# abyssinian



## laoshu (Sep 16, 2009)

This is not my best abby but he certainly is going to be one of my new stud bucks with swirls that far up his body. He is about 6 weeks old.


----------



## jadeguppy (Jun 4, 2011)

Very nice.


----------



## WoodWitch (Oct 18, 2009)

Good to see those rosettes stretching up the body now, well done.


----------



## laoshu (Sep 16, 2009)

Thank you for your comments, I must say that my excitement just increased by 100% with this little guy whilst I was feeding them this morning!!!!!

Can you see why?


----------



## WoodWitch (Oct 18, 2009)

It's longhaired?


----------



## laoshu (Sep 16, 2009)

nope  
( I think the long guard hairs are part to do with bad type and part to do with the fact they stick up when the fur goes the wrong way)


----------



## SarahY (Nov 6, 2008)

The rosette just in front of the ear? Well done, he's great  xxx


----------



## laoshu (Sep 16, 2009)

SarahY said:


> The rosette just in front of the ear?
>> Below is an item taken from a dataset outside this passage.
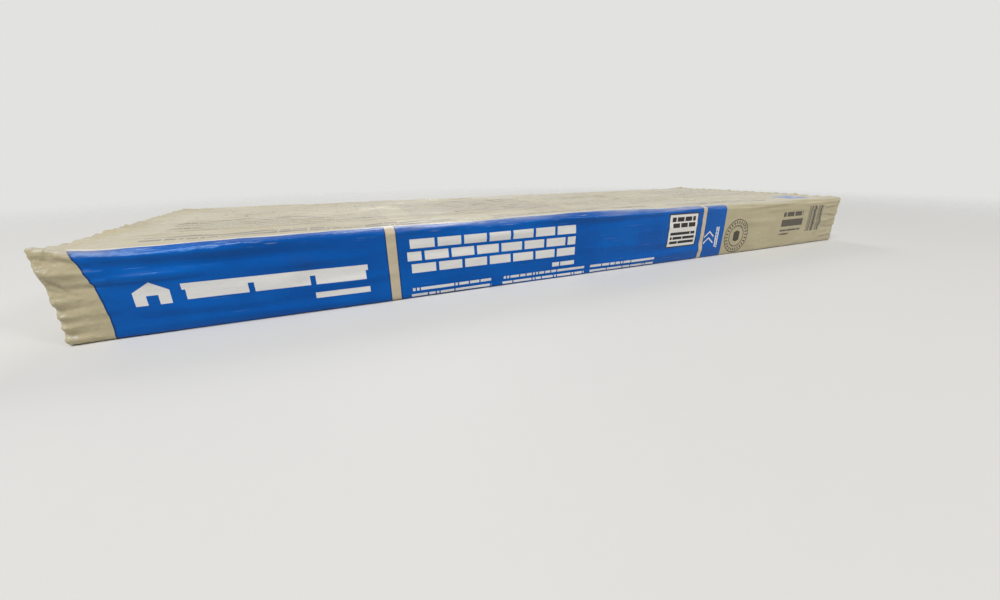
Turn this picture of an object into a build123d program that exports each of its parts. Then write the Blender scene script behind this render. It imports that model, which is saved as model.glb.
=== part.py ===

Well done, he's great  xxx


Yep  
I didnt notice at first then the satin caught my eye and when I looked closer I noticed the rosettes spread onto his cheeks


----------



## SarahY (Nov 6, 2008)

Damn it, I don't have ANY with face rosettes!! *Sulks* :lol:


----------



## laoshu (Sep 16, 2009)

I am just so pleased Sarah
I didnt even think that they could go that far up the mouse... he has just moved my breeding up by quite a lot. Its odd that the parting on the back doesnt seem to be moving up any higher though?


----------



## WoodWitch (Oct 18, 2009)

I see it now!

Your hard work is really paying off, you must feel very proud


----------